Il est néanmoins important de souligner que la doctrine selon laquelle une âme comme celle du prophète n’advient que rarement dans l’histoire semble difficilement compatible avec celle des trois propriétés psychiques du prophète. Avicenne conçoit ces trois propriétés psychiques comme étant communes à tous les hommes, mais développées à un degré exceptionnel par le prophète.

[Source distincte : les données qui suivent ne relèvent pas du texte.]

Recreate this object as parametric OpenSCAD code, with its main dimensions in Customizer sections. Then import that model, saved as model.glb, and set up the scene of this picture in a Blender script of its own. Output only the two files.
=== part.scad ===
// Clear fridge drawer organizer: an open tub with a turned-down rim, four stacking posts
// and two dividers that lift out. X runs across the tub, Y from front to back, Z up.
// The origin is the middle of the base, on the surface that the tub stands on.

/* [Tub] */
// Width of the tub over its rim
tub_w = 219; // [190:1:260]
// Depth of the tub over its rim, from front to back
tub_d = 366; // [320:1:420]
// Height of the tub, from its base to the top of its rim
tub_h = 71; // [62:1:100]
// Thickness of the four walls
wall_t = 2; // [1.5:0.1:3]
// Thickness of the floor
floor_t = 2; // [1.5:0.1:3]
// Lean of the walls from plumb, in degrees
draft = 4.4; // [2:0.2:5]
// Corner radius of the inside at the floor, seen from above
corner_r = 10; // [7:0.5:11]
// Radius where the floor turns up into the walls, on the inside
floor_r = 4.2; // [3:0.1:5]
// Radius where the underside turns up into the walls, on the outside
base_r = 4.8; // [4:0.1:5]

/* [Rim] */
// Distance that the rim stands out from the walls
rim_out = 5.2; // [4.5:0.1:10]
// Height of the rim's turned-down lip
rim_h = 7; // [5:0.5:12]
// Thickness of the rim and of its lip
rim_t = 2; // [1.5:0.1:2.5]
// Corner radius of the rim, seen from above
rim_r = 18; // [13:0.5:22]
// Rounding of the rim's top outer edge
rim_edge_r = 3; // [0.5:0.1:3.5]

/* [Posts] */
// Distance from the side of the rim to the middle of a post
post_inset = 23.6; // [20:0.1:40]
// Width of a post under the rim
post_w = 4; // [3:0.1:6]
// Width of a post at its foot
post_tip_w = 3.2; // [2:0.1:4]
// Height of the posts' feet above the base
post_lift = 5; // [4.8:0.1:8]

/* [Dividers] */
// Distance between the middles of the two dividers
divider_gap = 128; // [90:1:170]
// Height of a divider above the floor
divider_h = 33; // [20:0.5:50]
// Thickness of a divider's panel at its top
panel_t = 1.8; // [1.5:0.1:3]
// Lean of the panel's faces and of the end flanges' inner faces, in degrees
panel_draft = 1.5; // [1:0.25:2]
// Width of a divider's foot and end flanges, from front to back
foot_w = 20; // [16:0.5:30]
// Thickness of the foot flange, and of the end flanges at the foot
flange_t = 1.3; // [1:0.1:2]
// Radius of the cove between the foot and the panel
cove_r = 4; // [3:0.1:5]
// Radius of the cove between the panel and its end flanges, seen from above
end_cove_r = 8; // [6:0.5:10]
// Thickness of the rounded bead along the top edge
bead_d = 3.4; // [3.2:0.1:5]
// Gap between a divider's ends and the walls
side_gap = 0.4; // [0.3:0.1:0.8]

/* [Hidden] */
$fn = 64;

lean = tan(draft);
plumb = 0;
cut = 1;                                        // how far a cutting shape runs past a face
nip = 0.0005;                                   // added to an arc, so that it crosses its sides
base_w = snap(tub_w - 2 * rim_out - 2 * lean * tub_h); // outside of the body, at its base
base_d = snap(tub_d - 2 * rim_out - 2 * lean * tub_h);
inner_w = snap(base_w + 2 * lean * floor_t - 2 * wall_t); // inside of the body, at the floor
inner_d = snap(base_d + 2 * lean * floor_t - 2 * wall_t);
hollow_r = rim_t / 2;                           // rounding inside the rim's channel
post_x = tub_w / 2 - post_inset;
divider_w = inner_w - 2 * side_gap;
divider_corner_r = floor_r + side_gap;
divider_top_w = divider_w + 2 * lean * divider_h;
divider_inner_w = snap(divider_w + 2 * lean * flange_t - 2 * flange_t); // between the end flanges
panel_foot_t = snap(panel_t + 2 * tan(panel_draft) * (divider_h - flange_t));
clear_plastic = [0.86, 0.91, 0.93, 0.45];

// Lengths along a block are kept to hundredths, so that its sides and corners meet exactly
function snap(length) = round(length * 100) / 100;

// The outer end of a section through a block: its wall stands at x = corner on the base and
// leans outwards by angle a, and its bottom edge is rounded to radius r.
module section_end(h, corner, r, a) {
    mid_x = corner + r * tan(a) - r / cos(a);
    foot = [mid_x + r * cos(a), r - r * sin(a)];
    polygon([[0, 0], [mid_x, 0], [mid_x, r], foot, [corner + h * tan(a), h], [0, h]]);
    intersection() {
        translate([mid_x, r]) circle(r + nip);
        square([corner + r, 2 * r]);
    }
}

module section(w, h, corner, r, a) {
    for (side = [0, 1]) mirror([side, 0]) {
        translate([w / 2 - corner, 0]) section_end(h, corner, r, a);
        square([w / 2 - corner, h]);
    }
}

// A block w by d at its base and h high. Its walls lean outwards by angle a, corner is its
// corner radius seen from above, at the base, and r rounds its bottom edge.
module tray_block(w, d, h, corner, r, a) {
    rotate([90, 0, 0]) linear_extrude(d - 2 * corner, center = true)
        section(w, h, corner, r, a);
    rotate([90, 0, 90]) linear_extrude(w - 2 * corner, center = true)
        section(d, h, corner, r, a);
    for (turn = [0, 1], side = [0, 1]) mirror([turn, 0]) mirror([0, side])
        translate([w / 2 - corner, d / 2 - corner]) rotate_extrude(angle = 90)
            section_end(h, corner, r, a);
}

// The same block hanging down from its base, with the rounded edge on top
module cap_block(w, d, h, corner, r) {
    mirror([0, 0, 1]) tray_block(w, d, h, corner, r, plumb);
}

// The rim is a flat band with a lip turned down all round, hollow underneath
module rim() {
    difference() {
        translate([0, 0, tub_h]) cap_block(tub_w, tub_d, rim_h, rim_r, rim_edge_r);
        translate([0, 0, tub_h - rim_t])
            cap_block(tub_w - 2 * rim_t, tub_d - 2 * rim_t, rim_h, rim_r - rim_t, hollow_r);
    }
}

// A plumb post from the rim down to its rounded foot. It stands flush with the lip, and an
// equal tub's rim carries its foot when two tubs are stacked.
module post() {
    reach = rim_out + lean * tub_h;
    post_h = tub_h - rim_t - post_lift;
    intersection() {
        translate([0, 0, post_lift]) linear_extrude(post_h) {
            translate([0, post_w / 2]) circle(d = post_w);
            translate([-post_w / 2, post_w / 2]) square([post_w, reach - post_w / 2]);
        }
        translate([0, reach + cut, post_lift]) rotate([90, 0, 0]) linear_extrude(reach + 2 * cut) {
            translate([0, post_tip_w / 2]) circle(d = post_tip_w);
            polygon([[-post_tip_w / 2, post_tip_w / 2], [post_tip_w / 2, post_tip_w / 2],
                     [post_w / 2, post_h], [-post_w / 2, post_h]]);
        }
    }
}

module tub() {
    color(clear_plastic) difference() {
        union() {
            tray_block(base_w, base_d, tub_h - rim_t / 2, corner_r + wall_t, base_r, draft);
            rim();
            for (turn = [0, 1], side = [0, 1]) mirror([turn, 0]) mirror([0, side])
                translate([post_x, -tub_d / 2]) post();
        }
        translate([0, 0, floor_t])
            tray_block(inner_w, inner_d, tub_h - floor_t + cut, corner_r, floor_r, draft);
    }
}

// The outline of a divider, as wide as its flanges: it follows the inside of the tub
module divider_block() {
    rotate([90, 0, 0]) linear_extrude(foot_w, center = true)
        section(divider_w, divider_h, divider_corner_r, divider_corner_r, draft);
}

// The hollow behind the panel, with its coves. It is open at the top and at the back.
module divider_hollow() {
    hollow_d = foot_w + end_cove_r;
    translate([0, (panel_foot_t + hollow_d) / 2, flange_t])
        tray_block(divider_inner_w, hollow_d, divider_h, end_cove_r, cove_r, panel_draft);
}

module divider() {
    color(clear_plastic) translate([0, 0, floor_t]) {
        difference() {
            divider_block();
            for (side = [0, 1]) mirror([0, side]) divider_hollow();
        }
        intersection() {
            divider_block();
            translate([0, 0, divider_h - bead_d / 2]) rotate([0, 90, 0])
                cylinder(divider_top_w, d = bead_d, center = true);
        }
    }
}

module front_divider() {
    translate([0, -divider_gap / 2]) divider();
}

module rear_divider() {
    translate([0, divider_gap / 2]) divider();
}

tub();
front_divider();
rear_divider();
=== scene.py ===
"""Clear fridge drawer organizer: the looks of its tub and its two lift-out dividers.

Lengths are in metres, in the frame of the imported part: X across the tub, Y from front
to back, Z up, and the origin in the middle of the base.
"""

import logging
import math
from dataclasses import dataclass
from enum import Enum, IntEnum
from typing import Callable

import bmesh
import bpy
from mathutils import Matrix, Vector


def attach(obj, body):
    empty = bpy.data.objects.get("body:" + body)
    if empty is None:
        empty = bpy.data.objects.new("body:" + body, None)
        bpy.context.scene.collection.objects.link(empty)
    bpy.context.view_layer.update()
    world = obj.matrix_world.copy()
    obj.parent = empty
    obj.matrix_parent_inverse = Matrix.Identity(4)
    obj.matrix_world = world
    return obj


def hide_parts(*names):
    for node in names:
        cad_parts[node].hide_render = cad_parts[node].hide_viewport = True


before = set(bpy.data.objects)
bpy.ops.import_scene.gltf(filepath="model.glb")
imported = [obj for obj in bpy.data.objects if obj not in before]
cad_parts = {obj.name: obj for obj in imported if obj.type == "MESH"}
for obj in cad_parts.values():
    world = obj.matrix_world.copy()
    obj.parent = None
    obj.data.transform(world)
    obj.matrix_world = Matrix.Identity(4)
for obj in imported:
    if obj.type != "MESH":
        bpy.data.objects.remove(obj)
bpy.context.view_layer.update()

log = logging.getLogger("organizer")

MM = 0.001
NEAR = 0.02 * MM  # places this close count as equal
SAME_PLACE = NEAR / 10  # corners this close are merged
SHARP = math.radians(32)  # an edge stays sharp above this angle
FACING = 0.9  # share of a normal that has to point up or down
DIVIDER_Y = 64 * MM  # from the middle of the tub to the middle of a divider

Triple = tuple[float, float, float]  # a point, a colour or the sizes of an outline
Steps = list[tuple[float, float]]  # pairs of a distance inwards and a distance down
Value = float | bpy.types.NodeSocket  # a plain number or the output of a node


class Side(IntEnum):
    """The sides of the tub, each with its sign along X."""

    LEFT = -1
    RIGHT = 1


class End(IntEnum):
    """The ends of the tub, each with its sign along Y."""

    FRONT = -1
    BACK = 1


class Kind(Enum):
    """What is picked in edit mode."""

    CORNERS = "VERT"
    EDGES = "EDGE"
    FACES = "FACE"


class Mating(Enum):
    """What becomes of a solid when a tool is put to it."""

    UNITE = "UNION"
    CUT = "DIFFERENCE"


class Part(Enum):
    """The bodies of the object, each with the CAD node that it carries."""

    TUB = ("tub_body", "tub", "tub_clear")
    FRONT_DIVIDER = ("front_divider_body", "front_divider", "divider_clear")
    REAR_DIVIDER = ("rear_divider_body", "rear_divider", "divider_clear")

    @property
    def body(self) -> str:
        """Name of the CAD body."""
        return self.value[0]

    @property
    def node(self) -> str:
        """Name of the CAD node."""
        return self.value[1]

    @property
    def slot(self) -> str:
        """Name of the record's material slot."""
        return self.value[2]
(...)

Le prophète d’Avicenne qui partage des similitudes avec l’homme parfait d’Ibn Arabi – il n’est d’ailleurs pas impossible que ce dernier s’en soit inspiré – est un homme comme tous les autres. Il n’est pas fait différemment, n’est pas prédestiné dès la naissance. Prophète, il le devient. La route vers la sainteté est longue, mais elle n’est pas réservée à une élite. Chacun peut y accéder. Ce qu’il lui reste à faire est polir le miroir de son cœur jusqu’à ce qu’il reflète la vérité. Avicenne prouve ici que la connaissance de la vérité se trouve en chacun de nous, elle s’acquiert par la pratique du “hads” le raisonnement par syllogisme.

Le monde intelligible se contemple dans les miroirs que sont les intellects humains. Ce ne sont pas les miroirs qui contemplent le monde intelligible, puisque le miroir est un objet qui rend la contemplation possible et non un sujet de la contemplation.

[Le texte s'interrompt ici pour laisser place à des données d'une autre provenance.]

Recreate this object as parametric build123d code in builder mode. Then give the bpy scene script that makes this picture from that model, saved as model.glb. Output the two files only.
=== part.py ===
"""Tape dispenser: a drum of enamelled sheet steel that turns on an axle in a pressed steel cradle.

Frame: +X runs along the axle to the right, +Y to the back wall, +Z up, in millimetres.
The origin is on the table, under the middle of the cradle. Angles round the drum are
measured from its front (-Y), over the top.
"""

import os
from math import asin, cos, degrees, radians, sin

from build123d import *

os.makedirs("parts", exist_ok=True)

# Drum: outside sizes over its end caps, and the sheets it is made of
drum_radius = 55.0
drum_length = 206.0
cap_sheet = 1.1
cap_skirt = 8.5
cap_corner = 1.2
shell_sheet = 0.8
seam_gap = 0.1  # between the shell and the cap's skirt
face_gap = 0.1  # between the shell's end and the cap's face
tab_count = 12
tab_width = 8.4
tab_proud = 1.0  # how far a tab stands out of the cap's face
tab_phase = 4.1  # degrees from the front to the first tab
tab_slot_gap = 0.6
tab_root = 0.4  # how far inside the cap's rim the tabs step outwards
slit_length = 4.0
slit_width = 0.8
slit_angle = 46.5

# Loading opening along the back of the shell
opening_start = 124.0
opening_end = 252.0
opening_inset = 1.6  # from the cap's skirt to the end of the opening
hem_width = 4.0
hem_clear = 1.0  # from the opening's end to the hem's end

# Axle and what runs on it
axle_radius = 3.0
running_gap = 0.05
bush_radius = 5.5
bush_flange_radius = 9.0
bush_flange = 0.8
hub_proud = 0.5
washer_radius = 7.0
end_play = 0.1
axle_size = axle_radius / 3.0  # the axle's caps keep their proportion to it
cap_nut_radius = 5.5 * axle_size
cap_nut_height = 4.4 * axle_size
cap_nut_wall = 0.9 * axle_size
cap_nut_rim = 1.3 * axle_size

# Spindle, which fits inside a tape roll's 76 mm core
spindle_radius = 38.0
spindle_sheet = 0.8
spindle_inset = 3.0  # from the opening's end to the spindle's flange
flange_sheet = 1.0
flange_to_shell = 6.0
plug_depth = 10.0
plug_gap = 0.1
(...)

L’œuvre de Meryem Sebti nous pousse à nous questionner, à remettre en question l’histoire et se demander si les quatre califes bien guidés étaient réellement légitimes. Étant donné que le statut prophétique s’acquiert grâce au parcours initiatique de l’apprenti, Muhammad pouvait-il réellement avoir des successeurs ? Et à partir du moment où l’intégralité du message divin était déjà révélée, en avait-il vraiment besoin ? Le fait qu’il n’ait pas désigné de successeur n’en serait-il le meilleur argument ? Ali Abderraziz, qui publia en 1925 “L’Islam et les fondements du pouvoir” argue que Muhammad est le sceau de la prophétie, remettant donc en cause l’histoire islamique.

Exposant la pensée avicennienne avec simplicité et érudition, Meryem Sebti met à notre portée la métaphysique du “prince des savants”, démontrant son influence et sa pertinence dans l’histoire de l’Islam.

Éliane BEDU
articles@marenostrum.pm

Sebti, Meryem, “Avicenne : prophétie et gouvernement du monde”, Le Cerf”, “Islam : nouvelles approches”, 21/10/2021, 1 vol. (312 p.), 24€

Spécialiste de philosophie arabe, Meryem Sebti est chargée de recherches au CNRS et collabore à l’EPHE. Elle a publié, entre autres, Noétique et Théorie de la connaissance dans la philosophie arabe du IXe au XIIe siècle, avec Daniel De Smet.